Our proposed approach introduces innovation in the selection of “strong” class association rules, the clustering process, and the determination of a “representative” class association rule for each cluster. Other relevant studies also address the concept of clustering CARs, but they employ various approaches. This section discusses these related approaches to clustering CARs, highlighting both the similarities and differences compared to our proposed approach.

To the best of our knowledge, and due to the lack of information relating to the combination of class association rules and clustering, our approach serves as a coalescence of these two to create a method of determining representative class association rules for clusters. While there are methods that employ associative classification and clustering to accomplish a similar feat, ours differs in that it uses CARS instead of associative classification.
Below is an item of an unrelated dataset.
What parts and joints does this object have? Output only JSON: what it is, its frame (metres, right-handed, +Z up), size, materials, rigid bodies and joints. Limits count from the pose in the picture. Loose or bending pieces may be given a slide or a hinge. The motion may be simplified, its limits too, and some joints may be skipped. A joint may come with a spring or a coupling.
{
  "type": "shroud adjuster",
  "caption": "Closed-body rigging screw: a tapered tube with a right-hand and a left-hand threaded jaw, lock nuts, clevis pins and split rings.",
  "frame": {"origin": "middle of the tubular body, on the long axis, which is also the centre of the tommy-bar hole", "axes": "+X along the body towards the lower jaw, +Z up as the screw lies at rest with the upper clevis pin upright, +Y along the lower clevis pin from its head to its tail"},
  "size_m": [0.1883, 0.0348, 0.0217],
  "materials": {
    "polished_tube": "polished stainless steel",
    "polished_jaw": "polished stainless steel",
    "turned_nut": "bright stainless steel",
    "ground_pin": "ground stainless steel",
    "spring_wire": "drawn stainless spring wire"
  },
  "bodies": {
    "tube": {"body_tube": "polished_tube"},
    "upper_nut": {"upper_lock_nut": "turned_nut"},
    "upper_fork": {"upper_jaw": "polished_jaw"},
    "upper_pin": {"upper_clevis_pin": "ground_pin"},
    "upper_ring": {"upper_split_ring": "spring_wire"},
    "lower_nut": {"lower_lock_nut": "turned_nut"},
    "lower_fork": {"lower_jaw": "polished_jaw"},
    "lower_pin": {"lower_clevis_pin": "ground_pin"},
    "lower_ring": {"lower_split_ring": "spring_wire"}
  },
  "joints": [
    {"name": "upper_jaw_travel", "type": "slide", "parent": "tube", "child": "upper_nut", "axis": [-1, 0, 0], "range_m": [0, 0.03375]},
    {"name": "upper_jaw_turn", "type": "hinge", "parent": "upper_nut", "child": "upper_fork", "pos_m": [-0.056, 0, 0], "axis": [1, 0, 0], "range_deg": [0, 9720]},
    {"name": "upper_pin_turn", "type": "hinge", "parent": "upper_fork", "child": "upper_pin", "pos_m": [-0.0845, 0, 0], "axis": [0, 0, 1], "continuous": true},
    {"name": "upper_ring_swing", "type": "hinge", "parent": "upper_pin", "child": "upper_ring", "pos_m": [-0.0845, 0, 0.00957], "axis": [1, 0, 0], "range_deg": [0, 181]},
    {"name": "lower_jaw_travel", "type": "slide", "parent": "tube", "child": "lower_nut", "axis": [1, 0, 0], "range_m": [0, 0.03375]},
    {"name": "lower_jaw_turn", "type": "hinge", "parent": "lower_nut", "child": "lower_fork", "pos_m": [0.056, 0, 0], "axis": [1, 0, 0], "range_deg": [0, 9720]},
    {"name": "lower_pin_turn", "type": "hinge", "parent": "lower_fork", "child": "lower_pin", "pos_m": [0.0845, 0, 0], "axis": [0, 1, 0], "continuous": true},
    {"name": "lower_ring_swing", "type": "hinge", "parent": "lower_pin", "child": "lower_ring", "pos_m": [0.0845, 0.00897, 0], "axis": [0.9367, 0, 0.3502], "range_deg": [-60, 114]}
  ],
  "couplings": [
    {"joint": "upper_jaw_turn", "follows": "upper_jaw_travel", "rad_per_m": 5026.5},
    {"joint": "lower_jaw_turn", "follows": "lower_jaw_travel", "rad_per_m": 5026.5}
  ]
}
The techniques used in [25] involve Association Rule Classification and Clustering units. In the Association Rule Classification unit, the Apriori Algorithm is applied to identify regularities between flow parameters; it is used for the finer classification and prediction of IPs and ports for future application servicing. This approach focuses on deriving association rules to enhance classification accuracy. On the other hand, in the Clustering unit, both K-Mean and Model-based clustering algorithms are compared to determine the optimum performance. Unsupervised clustering techniques group datasets with similar characteristics together, aiding the classification process. K-Mean partitions data into k groups to minimize the Euclidean distance of cluster centers. Model-Based Clustering assumes a data model and utilizes the Mclust package with Expectation–Maximization (EM) for parameter estimation and hierarchical clustering. These techniques differ from K-modes and class association rules by exploring distinct approaches to data representation, rule generation, and clustering strategies for classification tasks.
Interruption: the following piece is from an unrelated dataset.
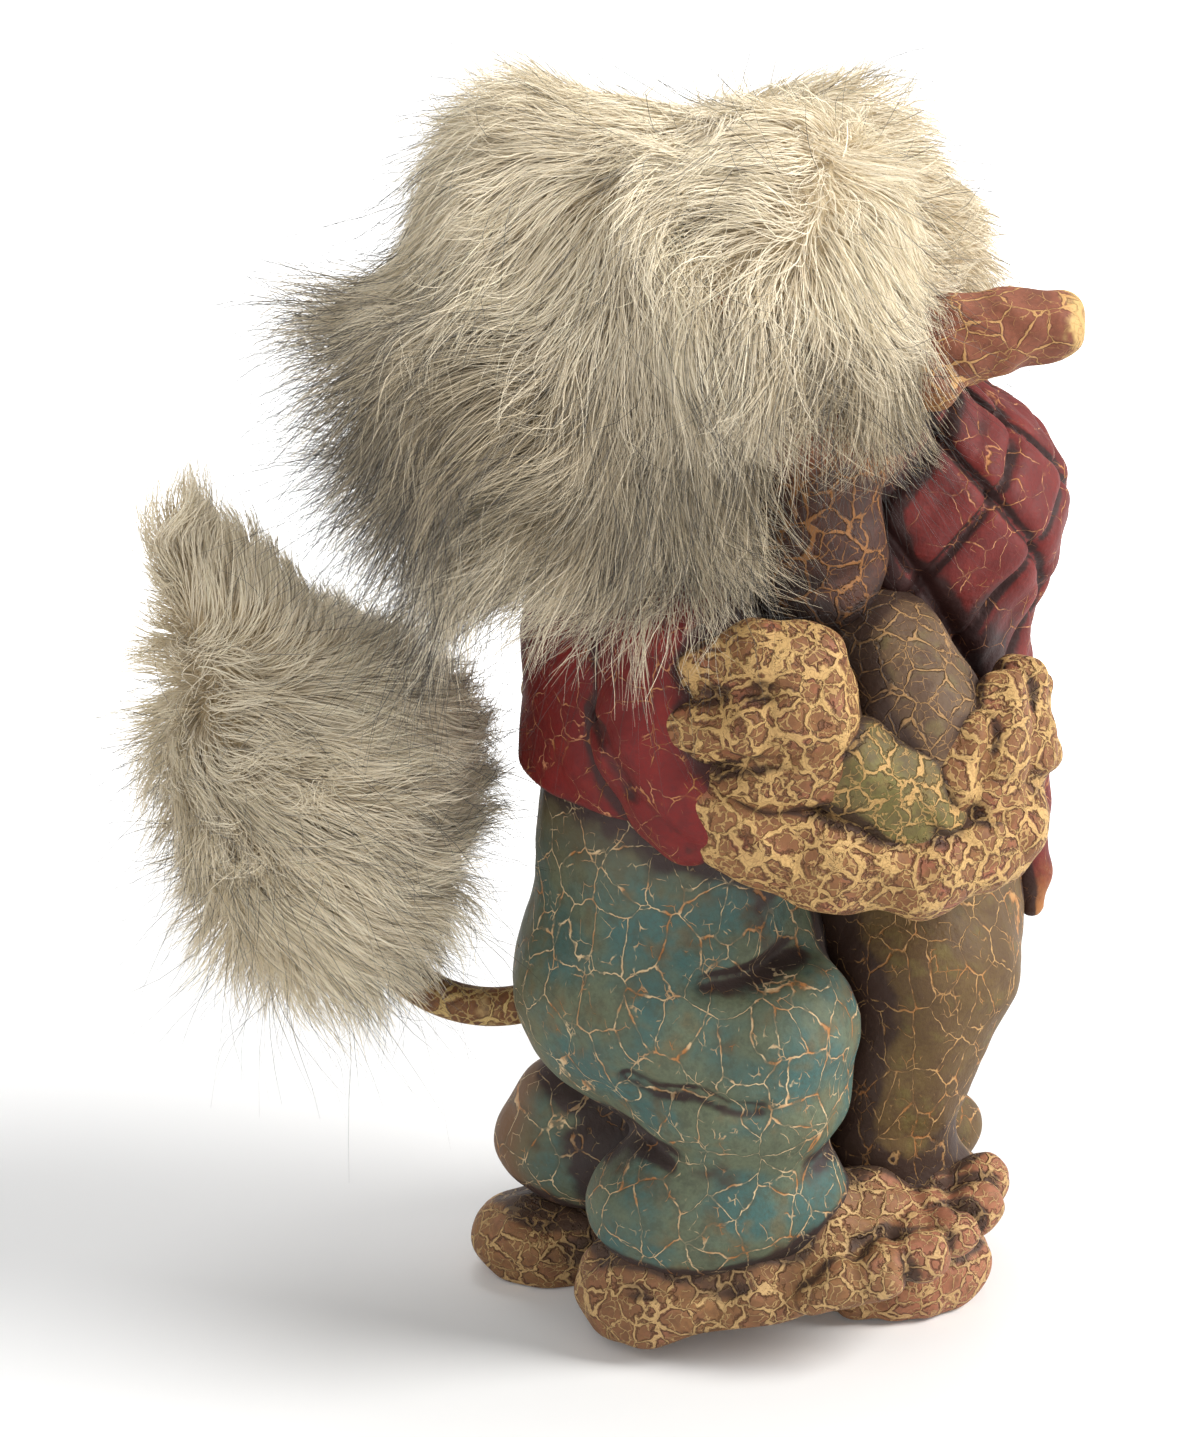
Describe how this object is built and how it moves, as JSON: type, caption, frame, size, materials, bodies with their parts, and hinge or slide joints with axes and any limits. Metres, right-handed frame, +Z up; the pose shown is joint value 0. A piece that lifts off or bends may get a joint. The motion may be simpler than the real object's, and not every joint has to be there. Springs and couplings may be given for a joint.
{
  "type": "norwegian troll figure",
  "caption": "Pair of hugging folk trolls in crackled painted rubber, with glued long-pile fur wigs and a bendable tail ending in a fur tuft.",
  "frame": {"origin": "middle of the bounding box's footprint, on the surface that the soles rest on", "axes": "+X the way the blue troll with the tail faces, +Y to its left, +Z up"},
  "size_m": [0.151, 0.092, 0.2049],
  "materials": {
    "grey_fur": "matte",
    "tail_wire_steel": "satin",
    "brown_rubber": "matte",
    "eye_glass": "gloss",
    "blue_green_paint": "matte",
    "olive_paint": "matte",
    "red_paint": "matte",
    "dark_red_paint": "matte",
    "rosy_skin_paint": "matte",
    "tan_skin_paint": "matte"
  },
  "bodies": {
    "root": {"blue_troll_eyes": "eye_glass", "blue_troll_head": "tan_skin_paint", "blue_troll_jacket": "dark_red_paint", "blue_troll_left_foot": "tan_skin_paint", "blue_troll_left_forearm": "tan_skin_paint", "blue_troll_left_hand": "tan_skin_paint", "blue_troll_left_sleeve": "dark_red_paint", "blue_troll_nose": "rosy_skin_paint", "blue_troll_right_foot": "tan_skin_paint", "blue_troll_right_forearm": "tan_skin_paint", "blue_troll_right_hand": "tan_skin_paint", "blue_troll_right_sleeve": "dark_red_paint", "blue_troll_trousers": "blue_green_paint", "blue_troll_wig": "grey_fur", "olive_troll_eyes": "eye_glass", "olive_troll_head": "tan_skin_paint", "olive_troll_left_foot": "tan_skin_paint", "olive_troll_left_forearm": "olive_paint", "olive_troll_left_hand": "tan_skin_paint", "olive_troll_left_sleeve": "olive_paint", "olive_troll_nose": "rosy_skin_paint", "olive_troll_quilted_jacket": "red_paint", "olive_troll_right_foot": "tan_skin_paint", "olive_troll_right_forearm": "olive_paint", "olive_troll_right_hand": "tan_skin_paint", "olive_troll_right_sleeve": "olive_paint", "olive_troll_trousers": "olive_paint", "olive_troll_wig": "grey_fur"},
    "tail": {"tail_stem": "brown_rubber", "tail_wire": "tail_wire_steel"},
    "tuft": {"tail_tuft": "grey_fur", "tuft_core": "brown_rubber"}
  },
  "joints": [
    {"name": "tail_swing", "type": "hinge", "parent": "root", "child": "tail", "pos_m": [-0.01, -0.008, 0.0535], "axis": [0, 0, 1], "range_deg": [-25, 25]},
    {"name": "tuft_bend", "type": "hinge", "parent": "tail", "child": "tuft", "pos_m": [-0.03, -0.008, 0.0585], "axis": [0, 1, 0], "range_deg": [-25, 2]}
  ]
}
A new method researchers propose utilizes K-means (partitional) clustering to cluster association rules [26]. The primary objective of this research is to cluster discovered association rules to facilitate user selection of the most suitable rules. Four steps make up the algorithm: (1) The “Apriori” algorithm is used to extract ARs from frequent patterns; (2) Lift, Cosinus, Conviction, and Information Gain are computed for all rules generated in step 1; (3) Using the K-means algorithm, a set of association rules is divided into disjoint clusters; they attempt to cluster the rules that share the fewest similarities. Euclidean and degree of similarity distances are used; (4) Finally, the group of rules is ranked from best to worst based on the centroid of each cluster.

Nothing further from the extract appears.